Investing in the stock market can be intimidating, especially when prices swing dramatically. Volatility often leads to emotional decisions that hurt long-term financial goals. That is where dollar cost averaging can be a powerful and practical approach. It removes the pressure of trying to time the market and encourages consistent investing regardless of current conditions.

What Is Dollar Cost Averaging?

Dollar cost averaging is a strategy where an investor contributes a fixed amount of money into an investment at regular intervals. This method is used without regard to the share price. Over time, this results in buying more shares when prices are low and fewer shares when prices are high. The average cost per share tends to even out, reducing the impact of market fluctuations.

For example, if you invest one hundred dollars every month into a mutual fund, you might buy ten shares at ten dollars each in one month. If the price drops to five dollars the next month, your one hundred dollars buys twenty shares. As prices rise and fall, your regular contributions continue, and your average purchase price stabilizes over time.

Why It Works in Volatile Markets

Volatile markets can trigger fear and hesitation. Investors may hold off during downturns or rush in during peaks. These emotional responses often lead to poor outcomes. Dollar cost averaging removes emotion from the equation by setting up a consistent, automated investment process.

This strategy is particularly useful when markets are unpredictable. Instead of guessing when the best time to invest is, you stay invested consistently. History shows that markets often recover from downturns. Investors who remain disciplined and continue contributing are more likely to benefit from long-term growth.

Benefits of Dollar Cost Averaging

1. Reduces Timing Risk
Trying to predict the market’s highs and lows is extremely difficult, even for professional investors. Dollar cost averaging spreads out your investment purchases, reducing the risk of investing a lump sum at the wrong time.

2. Encourages Discipline
Regular contributions create a habit of investing. This discipline builds wealth over time and keeps you focused on long-term goals instead of short-term market noise.

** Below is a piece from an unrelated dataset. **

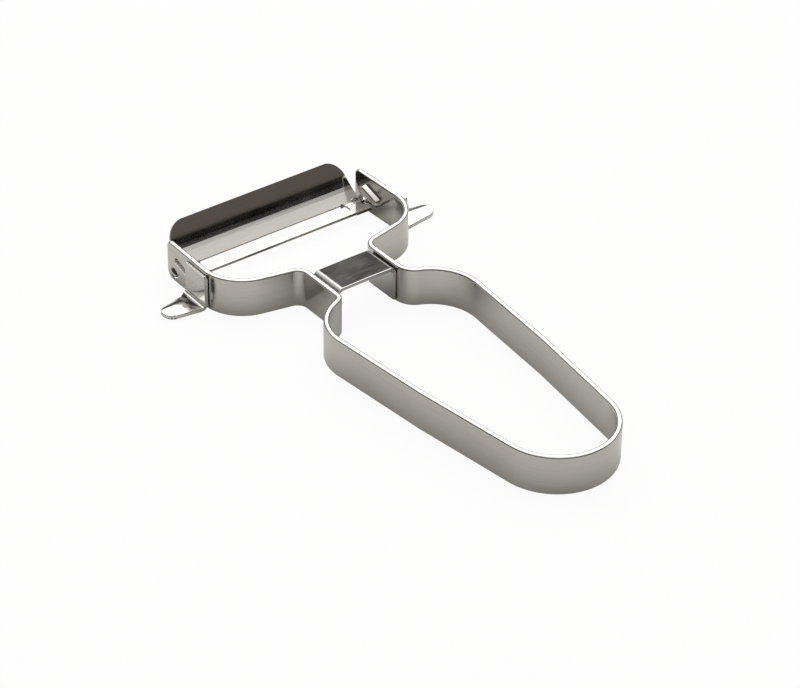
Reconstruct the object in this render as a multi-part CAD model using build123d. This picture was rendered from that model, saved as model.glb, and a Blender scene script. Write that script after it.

3. Smooths Market Volatility
Because you buy more shares when prices are low and fewer when prices are high, dollar cost averaging helps to manage the average cost of your investments.

4. Easy to Automate
This strategy is simple to set up. Many retirement accounts, brokerage platforms, and robo-advisors allow automatic investments that support dollar cost averaging.

Things to Keep in Mind

Dollar cost averaging works best for long-term investors. It may not always outperform lump sum investing, especially in steadily rising markets, but it reduces emotional investing and provides peace of mind. It is also important to choose quality investments that align with your risk tolerance and financial goals.

Final Thoughts

Dollar cost averaging is not a get rich quick tactic. It is a steady, proven approach to building wealth in uncertain environments. By investing consistently and staying the course, you can take advantage of market opportunities without trying to predict them. In the long run, that kind of consistency can be more powerful than timing any market peak or dip.